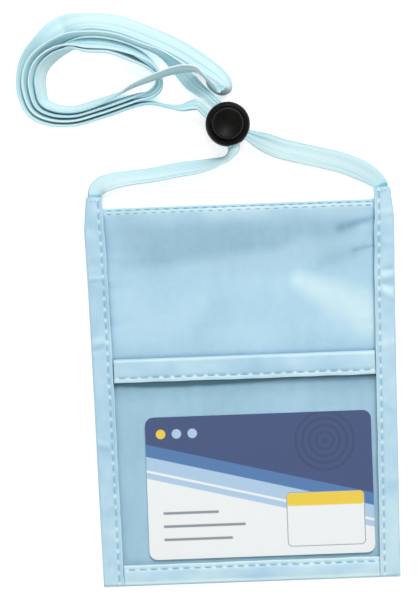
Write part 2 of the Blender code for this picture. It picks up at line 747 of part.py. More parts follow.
sheet_bottom_y = FOLD_RADIUS - HALF_HEIGHT
build_panel("back_panel", sheet_bottom_y, BACK_TOP_Y, back_level, CLOTH, panel_cloth)
build_panel("front_panel", sheet_bottom_y, FRONT_TOP_Y, front_level, CLOTH, panel_cloth)
build_panel("window_sheet", sheet_bottom_y, WINDOW_TOP_Y - FOLD_RADIUS, vinyl_level, VINYL, clear_vinyl)
side_binding("left_binding", -1, binding_cloth)
side_binding("right_binding", 1, binding_cloth)
cross_binding("bottom_binding", -HALF_HEIGHT, BOTTOM_BINDING_Y, 0, SEAM_TOP_Z, binding_cloth)
cross_binding(
    "window_binding",
    WINDOW_TOP_Y,
    WINDOW_TOP_Y - WINDOW_BINDING_WIDTH,
    WINDOW_FLAP_Z,
    SEAM_TOP_Z,
    binding_cloth,
)
build_card(card_plastic)
build_lock_housing(lock_plastic)
build_lock_button(lock_plastic)
build_spring(spring_wire)

total_length = 0.0
for name, rows in (
    ("strap_left_run", run_route(LEFT_RUN_ROUTE, -1, LEFT_MOUTH_SPREAD, LEFT_MOUTH_DROP)),
    ("strap_right_run", run_route(RIGHT_RUN_ROUTE, 1, 0, 0)),
    ("strap_coil", coil_route()),
):
    centres, sections = strap_sections(rows)
    loft(name, sections, strap_tape)
    length = route_length(centres)
    total_length += length
    print(f"{name}: {length:.4f} m long, least gap to itself {least_gap(centres, sections):.5f} m")
print(f"whole strap: {total_length:.4f} m long")
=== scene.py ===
"""Neck wallet: a flat nylon pouch with bound edges and a clear card window, its card,
a long woven neck strap laid in a coil and a sprung cord lock.

The wallet lies on its back on the table, z = 0. +X is the right-hand side of its front,
+Y runs up to the strap and +Z comes out of the front. Everything is in metres.
"""

import math

import bmesh
import bpy
import numpy as np
from mathutils import Matrix, Vector, noise


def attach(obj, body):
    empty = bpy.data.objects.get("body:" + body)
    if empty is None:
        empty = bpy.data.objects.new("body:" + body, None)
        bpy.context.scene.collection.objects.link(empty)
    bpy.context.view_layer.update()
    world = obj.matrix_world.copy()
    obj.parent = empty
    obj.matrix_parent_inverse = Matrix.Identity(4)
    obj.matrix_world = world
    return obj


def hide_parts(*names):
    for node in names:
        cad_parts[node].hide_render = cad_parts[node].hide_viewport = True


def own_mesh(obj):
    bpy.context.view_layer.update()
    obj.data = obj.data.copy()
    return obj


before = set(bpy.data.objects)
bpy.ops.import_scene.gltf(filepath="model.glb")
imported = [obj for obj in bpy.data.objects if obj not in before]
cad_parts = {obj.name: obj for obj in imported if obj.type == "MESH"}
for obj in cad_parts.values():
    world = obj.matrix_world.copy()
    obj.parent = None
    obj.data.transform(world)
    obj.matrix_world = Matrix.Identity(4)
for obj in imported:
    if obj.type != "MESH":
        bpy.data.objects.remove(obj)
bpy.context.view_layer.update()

# The camera looks straight down from far away with a long lens, so that the sides of the
# wallet hardly show. It is turned a little, because the wallet lay a little askew.
VIEW_CENTRE = (-0.0125, 0.0334)
VIEW_HEIGHT = 1.896
VIEW_LENS = 300
VIEW_SENSOR = 36
VIEW_REACH = 20
VIEW_TURN = math.radians(-2.1)


def add_object(name, data):
    made = bpy.data.objects.new(name, data)
    bpy.context.collection.objects.link(made)
    return made


view = bpy.data.cameras.new("view")
view.lens = VIEW_LENS
view.sensor_width = VIEW_SENSOR
view.clip_end = VIEW_REACH
camera = add_object("camera", view)
camera.location = (*VIEW_CENTRE, VIEW_HEIGHT)
camera.rotation_euler.z = VIEW_TURN
bpy.context.scene.camera = camera
bpy.context.scene.view_settings.view_transform = "Standard"

# The light is that of a plain studio: a pale room that lights from all round, a wide
# lamp beyond the strap end, whose light falls across the cloth, and a weak one opposite.
# The camera itself sees the room as white. A lamp has a name, a place, a size and a power.
ROOM_STRENGTH = 0.42
LAMPS = (
    ("key_lamp", (0.3, 1.05, 1.3), 0.6, 17.0),
    ("fill_lamp", (-0.6, -0.8, 1.2), 0.9, 3.0),
)


def put(tree, kind, inputs, output=0, **settings):
    """Adds a node and gives its output. Each input is a value or the output of another node."""
    node = tree.nodes.new("ShaderNode" + kind)
    for name, value in settings.items():
        setattr(node, name, value)
    for socket, value in inputs.items():
        if isinstance(value, bpy.types.NodeSocket):
            tree.links.new(value, node.inputs[socket])
        else:
            node.inputs[socket].default_value = value
    return node.outputs[output]


world = bpy.data.worlds.new("room")
bpy.context.scene.world = world
world.use_nodes = True
tree = world.node_tree
room = tree.nodes["Background"]
room.inputs["Color"].default_value = (1, 1, 1, 1)
direct = put(tree, "LightPath", {}, "Is Camera Ray")
backdrop = put(tree, "MapRange", {0: direct, 3: ROOM_STRENGTH, 4: 1.0})
tree.links.new(backdrop, room.inputs["Strength"])
for name, place, size, power in LAMPS:
    lamp = bpy.data.lights.new(name, "AREA")
    lamp.size = size
    lamp.energy = power
    holder = add_object(name, lamp)
    holder.location = place
    holder.rotation_euler = (-Vector(place)).to_track_quat("-Z", "Y").to_euler()

# The floor is a plain white board. It glows a little for the camera, in reflections and
# through the clear window. Deep between two lengths of the strap it is painted with a
# cyan shade that stands for the light coming through the tape: a shade for each step
# of how open it lies.
FLOOR_HALF_SIZE = 2.0
FLOOR_DROP = 0.0002
FLOOR_GLOW = 0.62
FLOOR_SHADE_REACH = 0.006
FLOOR_SHADES = ((0.1, 0.26, 0.33), (0.42, 0.74, 0.83), (0.68, 0.9, 0.94), (0.86, 0.86, 0.86))
FLOOR_STEPS = (0.0, 0.16, 0.34, 0.5)


def add_shape(name, shape):
    """Makes a smooth object of a shape that is done."""
    mesh = bpy.data.meshes.new(name)
    shape.to_mesh(mesh)
    shape.free()
    mesh.shade_smooth()
    return add_object(name, mesh)


def new_finish(name, color, roughness, **sockets):
    """A material of one Principled shader, with its node tree and the shader."""
    made = bpy.data.materials.new(name)
    made.use_nodes = True
    shader = made.node_tree.nodes["Principled BSDF"]
    shader.inputs["Base Color"].default_value = (*color, 1)
    shader.inputs["Roughness"].default_value = roughness
    for socket, value in sockets.items():
        shader.inputs[socket.replace("_", " ")].default_value = value
    return made, made.node_tree, shader


def calc(tree, operation, first, second=0.0, third=0.0):
    return put(tree, "Math", {0: first, 1: second, 2: third}, operation=operation)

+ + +

Without changing anything, quote the lines from the top of the data to the line that contains "build_spring(spring_wire)", including that line.

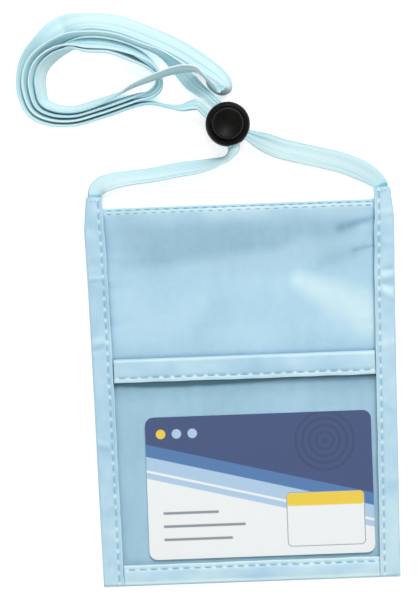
Write part 2 of the Blender code for this picture. It picks up at line 747 of part.py. More parts follow.
sheet_bottom_y = FOLD_RADIUS - HALF_HEIGHT
build_panel("back_panel", sheet_bottom_y, BACK_TOP_Y, back_level, CLOTH, panel_cloth)
build_panel("front_panel", sheet_bottom_y, FRONT_TOP_Y, front_level, CLOTH, panel_cloth)
build_panel("window_sheet", sheet_bottom_y, WINDOW_TOP_Y - FOLD_RADIUS, vinyl_level, VINYL, clear_vinyl)
side_binding("left_binding", -1, binding_cloth)
side_binding("right_binding", 1, binding_cloth)
cross_binding("bottom_binding", -HALF_HEIGHT, BOTTOM_BINDING_Y, 0, SEAM_TOP_Z, binding_cloth)
cross_binding(
    "window_binding",
    WINDOW_TOP_Y,
    WINDOW_TOP_Y - WINDOW_BINDING_WIDTH,
    WINDOW_FLAP_Z,
    SEAM_TOP_Z,
    binding_cloth,
)
build_card(card_plastic)
build_lock_housing(lock_plastic)
build_lock_button(lock_plastic)
build_spring(spring_wire)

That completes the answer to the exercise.